Once he has overcome the dizzying terror of the metropolis, its great appeal is that it evinces "order without coercion". He loves London tailoring and London policemen. He delights in his English fountain-pen – or rather, his "lapis-lazuli Parker Duofold Senior Pen". He admires "the amazing serenity of the countryside". He reveres English cathedrals, which make him wish the Normans had stayed in Sicily five centuries longer than they did. He gazes wistfully at female typists on the train – "graceful creatures" he imagines taking to the movies. He likes the cinema, both the buildings and the latest films starring Monte Blue or Norma Shearer. Untypically for a foreign visitor, he even approves of English food: toast comes as a great and pleasant surprise; he looks forward, at the end of a meal, to "sinking a greedy spoon into the supplies of the lordly cheeses of Chester, rosy as onyx, or Stilton, green as aquamarine, or Cheddar, transparent and amber-coloured".

All this is playful, and funny, and mostly flattering to the British reader. But there are moments when the playfulness encloses more sober observation, when the seemingly irrelevant aristocrat from "the Iceland of the South", as he calls it, reveals his proper understanding of how the world works. Staying at the "Hotel Great Central, London NW1" in 1928, he finds that a fellow-guest is an African king from the Gold Coast, Nana Sir Ofori Atta. Lampedusa smiles and bows to him in the hotel corridor, and makes some period mock of him, but also notes that:

"He is one of the many princelings whom 'ruling Britannia' keeps chained to her steel trident and whom every now and then she is pleased to reward by inviting them to London so that they may admire the buses, the chorus girls, the artificial hares and other delightful British specialities, also not to forget the number and efficiency of the tanks, cruisers and bombers."

In 1930, he is in Berlin, and much enchanted by the city's "indecency". Scrutinising the "innumerable trollops" and rent-boys that crowd its bars and cafes, he notes how "overly elegant and overly shaven lads . . . sit and sigh at the corner tables until an old fat man, flushed and pop-eyed, decides to write something (what, ye Gods?) on the back of the bill and send a waiter with it to one of them. After that they sit at the same table and ten minutes later they go out together."

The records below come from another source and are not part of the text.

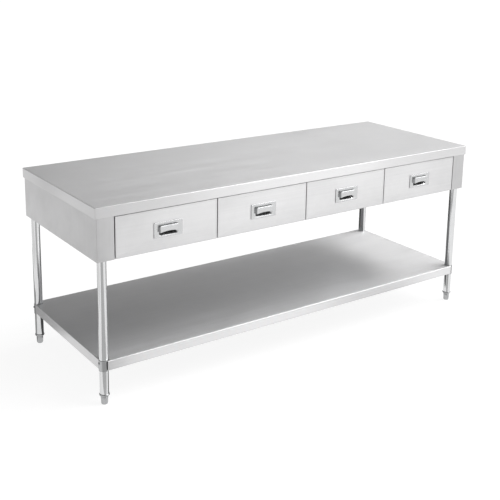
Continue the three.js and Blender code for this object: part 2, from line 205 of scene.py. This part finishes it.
def polished_steel(name, colour, roughness, grain=Z_GRAIN):
    """Bright steel with faint drawn lines and a little haze."""
    material, graph = new_material(name)
    place = graph.add("ShaderNodeTexCoord").outputs["Object"]
    scale = [DRAWN_ACROSS] * 3
    scale[grain] = DRAWN_ALONG
    stretched = graph.add("ShaderNodeMapping", Vector=place, Scale=scale).outputs[0]
    lines = graph.noise(stretched, 1.0, 6, 0.6)
    haze = graph.noise(place, 24.0, 4, 0.6)
    tone = graph.ramp(lines, [(0.3, 0.94), (0.7, 1.0)])
    soft = graph.ramp(haze, [(0.35, 0.95), (0.7, 1.0)])
    base = graph.multiply(graph.multiply((*colour, 1), tone), soft)
    rough = graph.span(haze, roughness - 0.03, roughness + 0.07, 0.3, 0.75)
    bump = graph.add("ShaderNodeBump", Strength=0.05, Distance=0.0002, Height=lines).outputs[0]
    surface = graph.add(
        "ShaderNodeBsdfPrincipled", Base_Color=base, Metallic=1.0, Roughness=rough, Normal=bump
    )
    graph.add("ShaderNodeOutputMaterial", Surface=surface.outputs[0])
    return material


def zinc_steel(name, colour, roughness):
    """Zinc coated sheet with its crystal pattern."""
    material, graph = new_material(name)
    place = graph.add("ShaderNodeTexCoord").outputs["Object"]
    cells = graph.add("ShaderNodeTexVoronoi", {"feature": "F1"}, Vector=place, Scale=75.0)
    grey = graph.add("ShaderNodeRGBToBW", Color=cells.outputs["Color"]).outputs[0]
    dust = graph.noise(place, 30.0, 5, 0.6)
    tone = graph.ramp(grey, [(0.2, 0.84), (0.8, 1.0)])
    soft = graph.ramp(dust, [(0.3, 0.88), (0.7, 1.0)])
    base = graph.multiply(graph.multiply((*colour, 1), tone), soft)
    rough = graph.span(grey, roughness - 0.08, roughness + 0.08)
    bump = graph.add("ShaderNodeBump", Strength=0.08, Distance=0.0003, Height=dust).outputs[0]
    surface = graph.add(
        "ShaderNodeBsdfPrincipled", Base_Color=base, Metallic=0.9, Roughness=rough, Normal=bump
    )
    graph.add("ShaderNodeOutputMaterial", Surface=surface.outputs[0])
    return material


WORKTOP = brushed_steel(
    "worktop_steel",
    (0.65, 0.648, 0.652),
    0.34,
    X_GRAIN,
    anisotropy=0.85,
    streak=0.06,
    smudge=0.02,
)
SHELF = brushed_steel(
    "shelf_steel",
    (0.69, 0.688, 0.692),
    0.37,
    X_GRAIN,
    anisotropy=0.85,
    smudge=0.03,
)
# Darker copy of the drawer steel: painted shade for the end and rear panels, which face away from the
# light.
SHADED_PANEL = brushed_steel("panel_steel", (0.56, 0.558, 0.562), 0.34, Z_GRAIN)
DRAWER = brushed_steel("drawer_steel", (0.665, 0.663, 0.667), 0.34, X_GRAIN)
TUBE = polished_steel("tube_steel", (0.74, 0.745, 0.75), 0.09)
PULL = polished_steel("pull_steel", (0.62, 0.625, 0.63), 0.22, X_GRAIN)
# Near-black copy of the pull steel: painted shade for the pull's dish, groove and hood underside.
PULL_PAINTED_SHADE = polished_steel("pull_painted_shade_steel", (0.10, 0.10, 0.10), 0.45, X_GRAIN)
COLLAR = polished_steel("collar_steel", (0.50, 0.505, 0.51), 0.30)
FOOT = polished_steel("foot_steel", (0.45, 0.455, 0.46), 0.26)
ZINC = zinc_steel("galvanised_steel", (0.56, 0.58, 0.60), 0.46)


# ---- mesh helpers -----------------------------------------------------------

def shade_smooth(mesh, crease):
    """Smooth shading with sharp edges where faces meet at more than crease degrees."""
    for polygon in mesh.polygons:
        polygon.use_smooth = True
    mesh.set_sharp_from_angle(angle=math.radians(crease))


def finish_mesh(name, mesh_data, material, body, node=None, crease=SHARP_ANGLE):
    """Makes one closed, smooth-shaded object that rides on a body and may stand for a CAD node."""
    mesh = bpy.data.meshes.new(name)
    if isinstance(mesh_data, bmesh.types.BMesh):
        built = mesh_data
    else:
        built = bmesh.new()
        made = [built.verts.new(Vector(v) * MM) for v in mesh_data[0]]
        for face in mesh_data[1]:
            built.faces.new([made[i] for i in face])
    bmesh.ops.recalc_face_normals(built, faces=built.faces)
    built.to_mesh(mesh)
    built.free()
    shade_smooth(mesh, crease)
    obj = bpy.data.objects.new(name, mesh)
    bpy.context.scene.collection.objects.link(obj)
    mesh.materials.append(material)
    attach(obj, body)
    if node:
        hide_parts(node)
    return obj


def join_parts(*parts):
    """Several (points, faces) pairs as one."""
    points, faces = [], []
    for part_points, part_faces in parts:
        start = len(points)
        points.extend(part_points)
        faces.extend([tuple(i + start for i in face) for face in part_faces])
    return points, faces


def arc(centre, radius, start, end, steps):
    """Points on an arc in a plane; angles are in degrees."""
    turns = [math.radians(start + (end - start) * i / steps) for i in range(steps + 1)]
    return [(centre[0] + radius * math.cos(a), centre[1] + radius * math.sin(a)) for a in turns]


def circle(radius):
    """Ring of CIRCLE_POINTS points about the origin."""
    step = 360 / CIRCLE_POINTS
    return arc((0, 0), radius, 0, 360 - step, CIRCLE_POINTS - 1)


def rounded_ring(half_u, half_v, radius, steps=5):
    """Rectangle with rounded corners, with the same number of points for any radius."""
    r = max(radius, 0.02)
    points = []
    for sign_u, sign_v, start in ((1, -1, -90), (1, 1, 0), (-1, 1, 90), (-1, -1, 180)):
        points += arc((sign_u * (half_u - r), sign_v * (half_v - r)), r, start, start + 90, steps)
    return points


def loft(rings):
    """Closed skin over rings of equal length, each a list of points in space."""
    count = len(rings[0])
    points = [p for ring in rings for p in ring]
    faces = []
    for row in range(len(rings) - 1):
        for i in range(count):
            j = (i + 1) % count
            low, high = row * count, (row + 1) * count
            faces.append((low + i, low + j, high + j, high + i))
    last = (len(rings) - 1) * count
    faces.append(tuple(reversed(range(count))))
    faces.append(tuple(range(last, last + count)))
    return points, faces


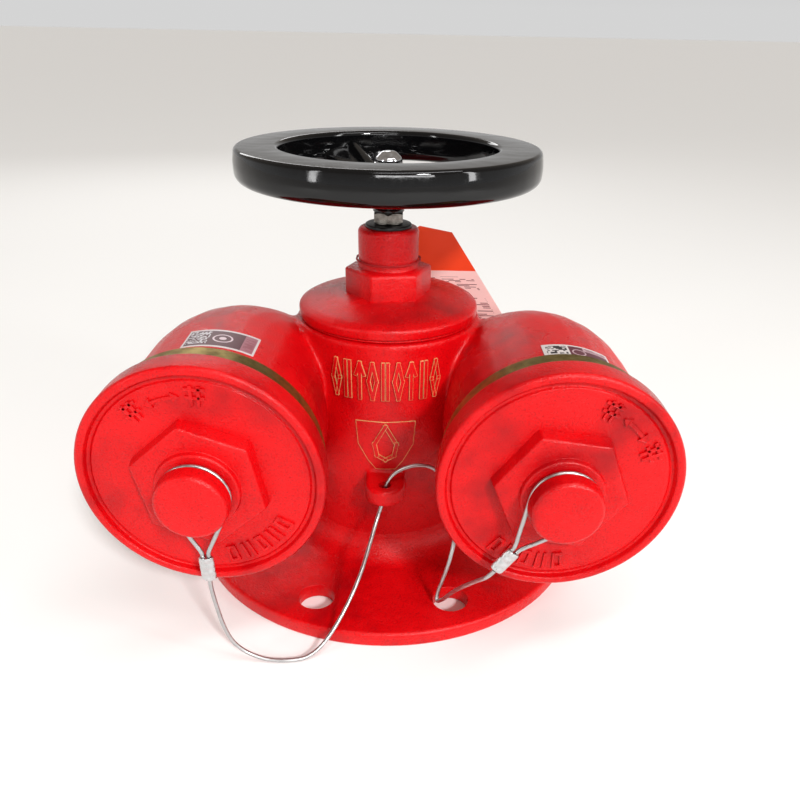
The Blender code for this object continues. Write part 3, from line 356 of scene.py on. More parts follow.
@dataclass(frozen=True)
class Print(Finish):
    """Printed film or card, laid out on the piece's own UV map in cells of one colour."""

    cells: tuple[tuple[float, float, float, float, str], ...] = ()
    codes: tuple[tuple[float, float, float, float, float, str], ...] = ()
    rings: tuple[tuple[float, float, float, float, str], ...] = ()
    aspect: float = 1.0

    def detail(self, material: bpy.types.Material, shader: bpy.types.Node) -> None:
        """Lay the plain cells, then the dot blocks and line blocks, then the rings."""
        uv = add_node(material, "ShaderNodeUVMap", uv_map="print").outputs["UV"]
        split = add_node(material, "ShaderNodeSeparateXYZ", {0: uv})
        ground = add_node(material, "ShaderNodeRGB").outputs["Color"]
        ground.default_value = linear(self.colour)
        for left, right, low, high, colour in self.cells:
            mask = self.window(material, split, (left, right, low, high))
            ground = self.over(material, mask, ground, colour)
        for left, right, low, high, size, colour in self.codes:
            mask = self.window(material, split, (left, right, low, high))
            dots = self.dots(material, uv, size)
            both = add_node(material, "ShaderNodeMath", {0: mask, 1: dots}, operation="MULTIPLY")
            ground = self.over(material, both.outputs["Value"], ground, colour)
        for x, y, inner, outer, colour in self.rings:
            ground = self.over(material, self.ring(material, split, (x, y), (inner, outer)),
                               ground, colour)
        self.link(material, ground, shader, "Base Color")

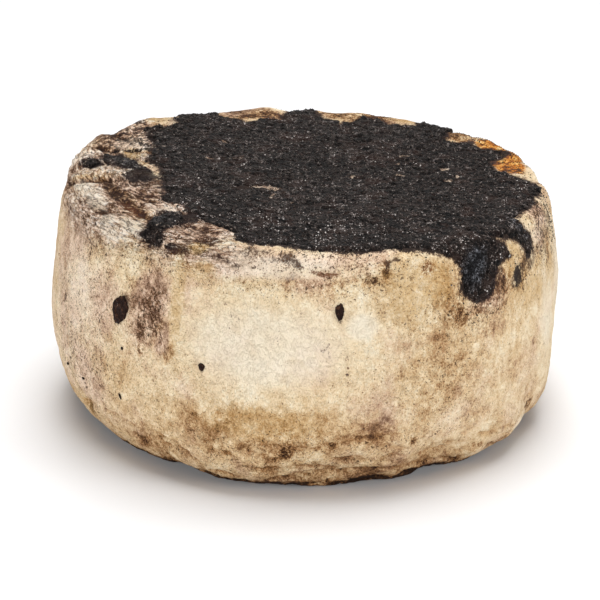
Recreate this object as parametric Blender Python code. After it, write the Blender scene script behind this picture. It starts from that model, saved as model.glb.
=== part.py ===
"""A whole wheel of aged pecorino with an ash-rubbed top face.

One solid: the cheese with its rind. The wheel is a drum whose side bulges to a belly below mid-height, with a
tight shoulder above and a long soft heel below. Years in a cloth and on a shelf have left it uneven: it leans
a little, it is thicker on one side, its top face is dished inside a raised rim, and its skin has swells,
dents, pleats and crags. Metres, +Z up, origin at the centre of the underside; the front is towards -Y.
"""

import math

import bmesh
import bpy
import numpy as np
from mathutils import Vector, noise

# Driving dimensions of the plain drum
RADIUS = 0.095
HEIGHT = 0.0882
BELLY_HEIGHT = 0.0395
SHOULDER_RUN = 0.0084
SHOULDER_SQUARENESS = 1.72
HEEL_RUN = 0.0219
HEEL_SQUARENESS = 2.64
CORNER_SOFTENING = 0.006

# How the drum departs from a true round
LEAN = 0.0018
THICKER_SIDE = 0.042
OVAL = 0.012
OVAL_AZIMUTH = math.radians(-48)
THREE_LOBES = 0.012
THREE_LOBES_AZIMUTH = math.radians(42)

# The top face
DISH_DEPTH = 0.0016
RIM_RADIUS = 0.0845
RIM_WIDTH = 0.0045
RIM_RISE = 0.0007
LIP_AZIMUTH = math.radians(240)
LIP_SPREAD = math.radians(38)
LIP_RISE = 0.0008
CRAG_SIZE = 0.011
CRAG_RISE = 0.0009

# Unevenness of the whole skin
SWELL_SIZE = 0.030
SWELL_RISE = 0.0007
LUMP_SIZE = 0.012
LUMP_RISE = 0.00035
FOOT_CLEARANCE = 0.006
NOISE_SHIFT = Vector((3.7, 1.3, 5.6))

# Swells (+) and dents (-) on the side: azimuth in degrees from +X, height, half width, push
SIDE_SWELLS = (
    (0, 0.082, 0.006, 0.0010),
    (6, 0.086, 0.006, -0.0018),
    (30, 0.086, 0.010, 0.0006),
    (52, 0.086, 0.006, -0.0010),
    (158, 0.086, 0.005, 0.0010),
    (173, 0.083, 0.008, -0.0010),
    (183, 0.086, 0.007, -0.0016),
    (178, 0.066, 0.014, -0.0007),
    (182, 0.036, 0.012, 0.0006),
    (186, 0.018, 0.012, -0.0010),
    (203, 0.008, 0.014, -0.0010),
    (252, 0.008, 0.022, 0.0022),
    (279, 0.008, 0.014, -0.0026),
    (300, 0.008, 0.012, -0.0034),
    (320, 0.008, 0.013, 0.0024),
    (333, 0.008, 0.012, -0.0008),
    (344, 0.012, 0.011, 0.0014),
    (353, 0.028, 0.014, -0.0006),
)

# Swells and dents on the top face: x, y, half width, push
TOP_SWELLS = (
    (0.017, 0.083, 0.009, -0.0006),
    (-0.004, 0.085, 0.006, -0.0020),
    (-0.016, 0.085, 0.005, 0.0012),
    (-0.042, 0.077, 0.009, -0.0008),
    (-0.068, 0.056, 0.008, 0.0012),
    (-0.083, 0.030, 0.004, -0.0012),
)

# Pleats that cross the shoulder: azimuth in degrees, inner radius, half width, depth
SHOULDER_PLEATS = (
    (168, 0.060, 0.0035, 0.0014),
    (180, 0.066, 0.0030, 0.0011),
    (193, 0.062, 0.0035, 0.0013),
)

# Creases that run round the heel: first azimuth, last azimuth, height, half width, depth
HEEL_CREASES = (
    (236, 286, 0.0075, 0.0028, 0.0008),
    (291, 322, 0.0095, 0.0030, 0.0010),
)

CELLS = 30  # faces along each edge of the cube that the drum is laid out from
PROFILE_SAMPLES = 400
ROW_CROWDING = 0.015  # length that a bend of one radian counts for when the rows of faces are spaced
RIND_COLOUR = (0.70, 0.55, 0.36, 1.0)
RIND_ROUGHNESS = 0.78


def clear_scene():
    for obj in list(bpy.data.objects):
        bpy.data.objects.remove(obj)


def rind_material():
    material = bpy.data.materials.new("aged_rind")
    material.use_nodes = True
    shader = material.node_tree.nodes["Principled BSDF"]
    shader.inputs["Base Color"].default_value = RIND_COLOUR
    shader.inputs["Roughness"].default_value = RIND_ROUGHNESS
    shader.inputs["Metallic"].default_value = 0.0
    return material


def corner_curve(run, rise, squareness):
    """Quarter of a superellipse, from (run, 0) at its side to (0, rise) at its end."""
    turn = np.linspace(0, math.pi / 2, PROFILE_SAMPLES)
    across = run * np.cos(turn) ** (2 / squareness)
    along = rise * np.sin(turn) ** (2 / squareness)
    return across, along


def softened(values, spacing, beyond_the_ends):
    """Values taken at even steps along the half section, averaged with their neighbours to round its corners."""
    reach = round(CORNER_SOFTENING / spacing)
    weights = np.hanning(2 * reach + 3)[1:-1]
    return np.convolve(
        np.pad(values, reach, mode="reflect", reflect_type=beyond_the_ends), weights / weights.sum(), "valid"
    )


def drum_profile():
    """Half section from the centre of the top face, over the shoulder and heel, to the centre of the underside.

    The first list says how far along it each point comes, with bends counted as longer than they are.
    """
    shoulder_r, shoulder_z = corner_curve(SHOULDER_RUN, HEIGHT - BELLY_HEIGHT, SHOULDER_SQUARENESS)
    heel_r, heel_z = corner_curve(HEEL_RUN, BELLY_HEIGHT, HEEL_SQUARENESS)
    radius = np.concatenate(
        [[0], (RADIUS - SHOULDER_RUN + shoulder_r)[::-1], RADIUS - HEEL_RUN + heel_r[1:], [0]]
    )
    height = np.concatenate([[HEIGHT], (BELLY_HEIGHT + shoulder_z)[::-1], BELLY_HEIGHT - heel_z[1:], [0]])
    length = np.concatenate([[0], np.cumsum(np.hypot(np.diff(radius), np.diff(height)))])
    even = np.linspace(0, length[-1], 4 * PROFILE_SAMPLES)
    radius = softened(np.interp(even, length, radius), even[1], "odd")
    height = softened(np.interp(even, length, height), even[1], "even")
    run, rise = np.diff(radius), np.diff(height)
    heading = np.unwrap(np.arctan2(rise, run))
    steps = np.hypot(run, rise) + ROW_CROWDING * np.abs(np.diff(heading, append=heading[-1]))
    return np.concatenate([[0], np.cumsum(steps)]), radius, height


PATH, PATH_RADIUS, PATH_HEIGHT = drum_profile()


def square_azimuth(x, y):
    """Azimuth of a point on a square, spaced evenly round it."""
    if abs(x) >= abs(y):
        turn = math.pi / 4 * y / x if x else 0.0
        return turn if x >= 0 else turn + math.pi
    turn = math.pi / 2 - math.pi / 4 * x / y
    return turn if y > 0 else turn + math.pi


def out_of_round(radius, height, azimuth):
    """The point of the uneven drum that belongs to a point of the true round one."""
    lobes = 1 + OVAL * math.cos(2 * (azimuth - OVAL_AZIMUTH))
    lobes += THREE_LOBES * math.cos(3 * (azimuth - THREE_LOBES_AZIMUTH))
    x = radius * math.cos(azimuth) * lobes + LEAN * (height / HEIGHT - 0.5)
    y = radius * math.sin(azimuth) * lobes
    return Vector((x, y, height * (1 - THICKER_SIDE * x / RADIUS)))


def drum_point(corner):
    """Lays a point of the cube's surface on the drum: its top and bottom as discs, its four sides as the wall."""
    ring = max(abs(corner.x), abs(corner.y))
    if corner.z > 1 - 1e-6:
        steps = ring / 2
    elif corner.z < -1 + 1e-6:
        steps = 2 - ring / 2
    else:
        steps = 1 - corner.z / 2
    way = PATH[-1] * steps / 2
    radius = float(np.interp(way, PATH, PATH_RADIUS))
    height = float(np.interp(way, PATH, PATH_HEIGHT))
    return out_of_round(radius, height, square_azimuth(corner.x, corner.y))


def wall_point(azimuth_degrees, height):
    """The point of the uneven drum's wall at that azimuth and height."""
    wall = slice(1, -1)
    radius = float(np.interp(-height, -PATH_HEIGHT[wall], PATH_RADIUS[wall]))
    return out_of_round(radius, height, math.radians(azimuth_degrees))


def bell(distance, half_width):
    return math.exp(-((distance / half_width) ** 2))


def smooth_step(value, low, high):
    share = min(max((value - low) / (high - low), 0), 1)
    return share * share * (3 - 2 * share)


def angle_between(one, other):
    return abs((one - other + math.pi) % (2 * math.pi) - math.pi)


def top_relief(point, radius, azimuth):
    """The dish, the raised rim with its lip at the front left, and the crags of the ash crust."""
    on_top = smooth_step(point.z, HEIGHT * 0.90, HEIGHT * 0.96)
    dish = -DISH_DEPTH * (1 - smooth_step(radius, 0, RIM_RADIUS))
    rise = RIM_RISE + LIP_RISE * bell(angle_between(azimuth, LIP_AZIMUTH), LIP_SPREAD)
    rim = rise * bell(radius - RIM_RADIUS, RIM_WIDTH)
    roughness = noise.turbulence(point / CRAG_SIZE + NOISE_SHIFT, 2, False)
    crag = CRAG_RISE * roughness * (1 - smooth_step(radius, RIM_RADIUS - 3 * RIM_WIDTH, RIM_RADIUS))
    return on_top * (dish + rim + crag)


def pleats(point, radius, azimuth):
    """Grooves that run outwards over the shoulder."""
    depth = 0.0
    on_shoulder = smooth_step(point.z, HEIGHT * 0.80, HEIGHT * 0.93)
    for degrees, inner, half_width, groove in SHOULDER_PLEATS:
        aside = radius * angle_between(azimuth, math.radians(degrees))
        depth += groove * bell(aside, half_width) * smooth_step(radius, inner, inner + 0.012)
    return -depth * on_shoulder


def creases(point, azimuth):
    """Grooves that run round the heel."""
    depth = 0.0
    degrees = math.degrees(azimuth) % 360
    for first, last, height, half_width, groove in HEEL_CREASES:
        along = smooth_step(degrees, first, first + 8) * (1 - smooth_step(degrees, last - 8, last))
        depth += groove * along * bell(point.z - height, half_width)
    return -depth


def relief(point, bumps):
    """How far the skin stands out (+) or in (-) at a point of the drum."""
    radius = math.hypot(point.x, point.y)
    azimuth = math.atan2(point.y, point.x)
    push = SWELL_RISE * noise.noise(point / SWELL_SIZE + NOISE_SHIFT)
    push += LUMP_RISE * noise.noise(point / LUMP_SIZE + NOISE_SHIFT)
    push += sum(height * bell((point - centre).length, width) for centre, width, height in bumps)
    push += top_relief(point, radius, azimuth) + pleats(point, radius, azimuth) + creases(point, azimuth)
    return push * smooth_step(point.z, 0.0, FOOT_CLEARANCE)


def make_wheel(collection):
    mesh = bpy.data.meshes.new("wheel")
    bm = bmesh.new()
    bmesh.ops.create_cube(bm, size=2)
    bmesh.ops.subdivide_edges(bm, edges=bm.edges, cuts=CELLS - 1, use_grid_fill=True)
    for vert in bm.verts:
        vert.co = drum_point(vert.co)
    bm.normal_update()
    bumps = [(wall_point(azimuth, height), width, push) for azimuth, height, width, push in SIDE_SWELLS]
    bumps += [(Vector((x, y, HEIGHT)), width, push) for x, y, width, push in TOP_SWELLS]
    skin = [vert.co + vert.normal * relief(vert.co, bumps) for vert in bm.verts]
    corners = np.array(skin)
    middle = (corners.min(axis=0) + corners.max(axis=0)) / 2
    for vert, place in zip(bm.verts, skin):
        vert.co = place - Vector((middle[0], middle[1], 0))
    bm.to_mesh(mesh)
    bm.free()
    mesh.shade_smooth()
    wheel = bpy.data.objects.new("wheel", mesh)
    wheel.data.materials.append(rind_material())
    collection.objects.link(wheel)
    return wheel


def main():
    clear_scene()
    collection = bpy.data.collections.new("pecorino_wheel")
    bpy.context.scene.collection.children.link(collection)
    make_wheel(collection)


main()
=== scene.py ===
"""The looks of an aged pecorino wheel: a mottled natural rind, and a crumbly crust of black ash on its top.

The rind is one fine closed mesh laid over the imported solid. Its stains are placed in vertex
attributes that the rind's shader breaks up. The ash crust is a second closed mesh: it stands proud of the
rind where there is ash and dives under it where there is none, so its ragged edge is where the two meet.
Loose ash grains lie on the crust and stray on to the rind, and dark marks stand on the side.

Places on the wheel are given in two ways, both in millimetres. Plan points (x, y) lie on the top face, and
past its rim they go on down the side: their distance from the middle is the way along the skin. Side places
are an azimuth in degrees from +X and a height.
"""

import math

import bmesh
import bpy
import numpy as np
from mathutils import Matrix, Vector, noise
from mathutils.bvhtree import BVHTree


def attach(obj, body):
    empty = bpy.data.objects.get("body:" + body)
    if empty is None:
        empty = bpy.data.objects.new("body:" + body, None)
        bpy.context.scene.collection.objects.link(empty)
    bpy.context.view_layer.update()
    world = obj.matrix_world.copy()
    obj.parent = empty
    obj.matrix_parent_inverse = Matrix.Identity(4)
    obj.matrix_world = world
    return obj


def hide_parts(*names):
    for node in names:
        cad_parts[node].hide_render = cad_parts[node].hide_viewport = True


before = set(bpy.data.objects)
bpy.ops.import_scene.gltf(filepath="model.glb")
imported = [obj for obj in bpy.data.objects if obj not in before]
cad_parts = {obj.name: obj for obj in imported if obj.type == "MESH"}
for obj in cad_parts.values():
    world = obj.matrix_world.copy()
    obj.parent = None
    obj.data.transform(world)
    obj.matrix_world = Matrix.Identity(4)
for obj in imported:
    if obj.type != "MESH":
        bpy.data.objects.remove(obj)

MM = 0.001
SEED = 7

# The wheel, in millimetres
CORE_HEIGHT = 44  # the point inside the wheel from which its skin is sounded
TILTS = 721  # directions of a profile, from straight up to straight down
PROFILE_AZIMUTHS = range(0, 360, 15)
SIDE_TILT = 27  # the whole side is less than this above or below the core
SIDE_RADIUS = 93
RIM_WAY = 87  # way from the middle of the top face to its rim
WHEEL_HEIGHT = 90
SPOT_EDGE = (0.35, 1.35)  # shares of a spot's half width between which it fades
OCTAVES = (0.7, 2.1)  # how much weaker, as a power, and how much finer each octave of unevenness is

# The rind's mesh: columns round the wheel, and rows at these ways from the middle of the top face
RIND_COLUMNS = 640
RIND_SEAM = 90  # azimuth of the first column, at the back
HIDDEN_ROWS = (0, 12, 24, 34, 42)
FINE_WAYS = (46, 187)
FINE_ROW = 1.02
FOOT_ROWS = (189, 193, 199, 207, 217, 229, 243)

# The ash crust's mesh: its cells across, and how far it reaches, also where the drip runs down the side
CRUST_CELLS = 300
CRUST_REACH = 94
DRIP_AZIMUTH = 316
DRIP_SPREAD = 15
DRIP_REACH = 20


def smooth_step(value, low, high):
    share = np.clip((value - low) / (high - low), 0, 1)
    return share * share * (3 - 2 * share)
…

The moment passes; Lampedusa broadens his remarks to the German people in general, and "the zeal with which they pursue every activity to the extreme, and the desire for the absolute which always animates them." Here, he concludes, there is "an incredible ferment of life: within ten years they will, I think, send every nation a note, by means of the waiter . . ."

Throughout these letters, the sensibility of a monstrous reader is constantly present: thus a paragraph comparing the policemen of Zurich and London will naturally allude to Dante, while a description of a ball at the French Embassy in London brings in Paul Valéry, Herrick, Madame de Staël, Shelley, Yeats, Rossetti and Meredith. As this implies, the writer-in-waiting is never far away either. Replying to the Piccolos from Berlin, he takes up a point that one of them (presumably Lucio, the poet) has made about William Beckford's Gothic novel Vathek. "We must not forget," Lampedusa writes, "that Beckford is, basically, an 18th-century writer, and that therefore he regards [everything] with overarching irony." A comment which immediately launches us forward a quarter of a century to The Leopard, and to the overarching irony of Tancredi's famous line about the continuance of Sicilian aristocratic life: "If we want things to stay as they are, things will have to change."

This enterprising publication is supported by Arts Council England. Jeremy Hunt might take a look at it; while Nick Clegg, who chose The Leopard as his book on Desert Island Discs, should definitely buy several copies.